### Exercise description
From the listing below, pull each line that includes "part".

• • • • •

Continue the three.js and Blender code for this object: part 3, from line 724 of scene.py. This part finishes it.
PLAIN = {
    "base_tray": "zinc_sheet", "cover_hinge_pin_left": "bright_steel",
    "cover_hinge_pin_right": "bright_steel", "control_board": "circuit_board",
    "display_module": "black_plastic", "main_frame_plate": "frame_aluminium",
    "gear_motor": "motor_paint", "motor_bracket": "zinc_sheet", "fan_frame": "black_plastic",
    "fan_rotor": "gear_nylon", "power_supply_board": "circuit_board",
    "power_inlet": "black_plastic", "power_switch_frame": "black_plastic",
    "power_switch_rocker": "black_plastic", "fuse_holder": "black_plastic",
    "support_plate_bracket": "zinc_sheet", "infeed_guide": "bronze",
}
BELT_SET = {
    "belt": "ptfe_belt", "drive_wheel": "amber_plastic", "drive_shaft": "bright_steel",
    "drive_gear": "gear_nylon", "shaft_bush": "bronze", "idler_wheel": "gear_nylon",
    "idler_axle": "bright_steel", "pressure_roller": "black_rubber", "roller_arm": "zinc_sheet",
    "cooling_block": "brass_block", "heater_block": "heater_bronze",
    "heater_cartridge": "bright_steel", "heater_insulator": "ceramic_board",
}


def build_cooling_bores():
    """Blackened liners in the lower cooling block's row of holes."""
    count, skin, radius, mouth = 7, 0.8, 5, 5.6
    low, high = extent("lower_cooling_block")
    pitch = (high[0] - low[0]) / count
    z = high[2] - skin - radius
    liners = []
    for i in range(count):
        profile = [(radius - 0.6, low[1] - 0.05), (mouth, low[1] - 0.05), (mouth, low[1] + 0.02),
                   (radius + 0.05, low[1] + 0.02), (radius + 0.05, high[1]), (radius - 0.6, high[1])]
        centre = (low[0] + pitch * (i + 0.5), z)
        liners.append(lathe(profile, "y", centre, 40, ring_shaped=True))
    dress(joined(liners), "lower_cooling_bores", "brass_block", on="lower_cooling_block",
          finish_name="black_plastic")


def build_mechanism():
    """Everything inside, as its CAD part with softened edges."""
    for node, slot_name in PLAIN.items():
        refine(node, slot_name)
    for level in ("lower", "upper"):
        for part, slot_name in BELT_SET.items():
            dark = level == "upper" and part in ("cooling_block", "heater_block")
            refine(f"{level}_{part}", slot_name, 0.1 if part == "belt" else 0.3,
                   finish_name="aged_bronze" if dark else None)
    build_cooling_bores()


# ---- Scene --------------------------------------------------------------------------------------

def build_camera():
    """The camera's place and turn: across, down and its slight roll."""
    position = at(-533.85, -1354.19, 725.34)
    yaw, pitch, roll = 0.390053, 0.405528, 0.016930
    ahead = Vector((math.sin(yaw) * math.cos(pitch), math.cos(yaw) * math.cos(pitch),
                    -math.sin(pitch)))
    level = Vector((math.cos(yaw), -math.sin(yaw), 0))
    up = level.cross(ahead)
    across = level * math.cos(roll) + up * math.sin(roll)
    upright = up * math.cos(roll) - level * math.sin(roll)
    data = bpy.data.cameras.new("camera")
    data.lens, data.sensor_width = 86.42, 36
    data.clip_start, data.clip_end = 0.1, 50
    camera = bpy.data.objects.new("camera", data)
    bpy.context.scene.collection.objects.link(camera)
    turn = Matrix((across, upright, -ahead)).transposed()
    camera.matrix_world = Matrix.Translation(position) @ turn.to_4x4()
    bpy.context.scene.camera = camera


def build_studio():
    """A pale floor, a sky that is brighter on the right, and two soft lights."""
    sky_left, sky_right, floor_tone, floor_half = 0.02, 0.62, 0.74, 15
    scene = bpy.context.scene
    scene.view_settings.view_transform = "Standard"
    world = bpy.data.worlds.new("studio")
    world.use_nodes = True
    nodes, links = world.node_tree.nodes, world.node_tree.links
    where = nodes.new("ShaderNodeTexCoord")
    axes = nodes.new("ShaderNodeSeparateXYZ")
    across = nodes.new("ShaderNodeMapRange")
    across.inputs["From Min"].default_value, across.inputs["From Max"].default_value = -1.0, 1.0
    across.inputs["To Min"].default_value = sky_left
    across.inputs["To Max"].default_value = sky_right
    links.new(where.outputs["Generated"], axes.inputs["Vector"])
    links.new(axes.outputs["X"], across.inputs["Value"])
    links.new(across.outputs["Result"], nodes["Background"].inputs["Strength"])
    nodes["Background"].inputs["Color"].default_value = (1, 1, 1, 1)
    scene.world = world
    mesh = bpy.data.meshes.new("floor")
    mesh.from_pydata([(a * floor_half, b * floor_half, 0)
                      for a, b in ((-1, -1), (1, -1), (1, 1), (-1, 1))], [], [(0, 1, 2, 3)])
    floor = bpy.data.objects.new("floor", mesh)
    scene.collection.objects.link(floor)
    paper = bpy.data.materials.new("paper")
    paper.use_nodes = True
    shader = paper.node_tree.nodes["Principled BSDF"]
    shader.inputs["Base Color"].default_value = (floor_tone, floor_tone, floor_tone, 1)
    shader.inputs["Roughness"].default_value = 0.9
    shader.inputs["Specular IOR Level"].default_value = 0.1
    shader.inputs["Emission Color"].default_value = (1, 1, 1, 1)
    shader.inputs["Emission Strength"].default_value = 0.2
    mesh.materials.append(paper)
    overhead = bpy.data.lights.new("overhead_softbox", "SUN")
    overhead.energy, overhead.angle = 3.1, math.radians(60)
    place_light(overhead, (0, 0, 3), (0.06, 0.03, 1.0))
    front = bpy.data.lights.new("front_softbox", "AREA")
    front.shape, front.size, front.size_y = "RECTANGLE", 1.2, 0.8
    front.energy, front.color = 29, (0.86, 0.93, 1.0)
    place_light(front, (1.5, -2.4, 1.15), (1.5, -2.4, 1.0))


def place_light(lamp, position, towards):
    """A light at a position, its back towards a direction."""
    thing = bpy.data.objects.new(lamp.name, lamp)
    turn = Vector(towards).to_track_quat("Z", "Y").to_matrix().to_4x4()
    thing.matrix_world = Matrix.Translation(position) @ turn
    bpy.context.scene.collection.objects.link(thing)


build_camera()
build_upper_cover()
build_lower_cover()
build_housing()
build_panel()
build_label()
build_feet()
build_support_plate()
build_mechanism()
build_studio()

• • • • •

### Reply
Continue the three.js and Blender code for this object: part 3, from line 724 of scene.py. This part finishes it.
    """Everything inside, as its CAD part with softened edges."""
        for part, slot_name in BELT_SET.items():
            dark = level == "upper" and part in ("cooling_block", "heater_block")
            refine(f"{level}_{part}", slot_name, 0.1 if part == "belt" else 0.3,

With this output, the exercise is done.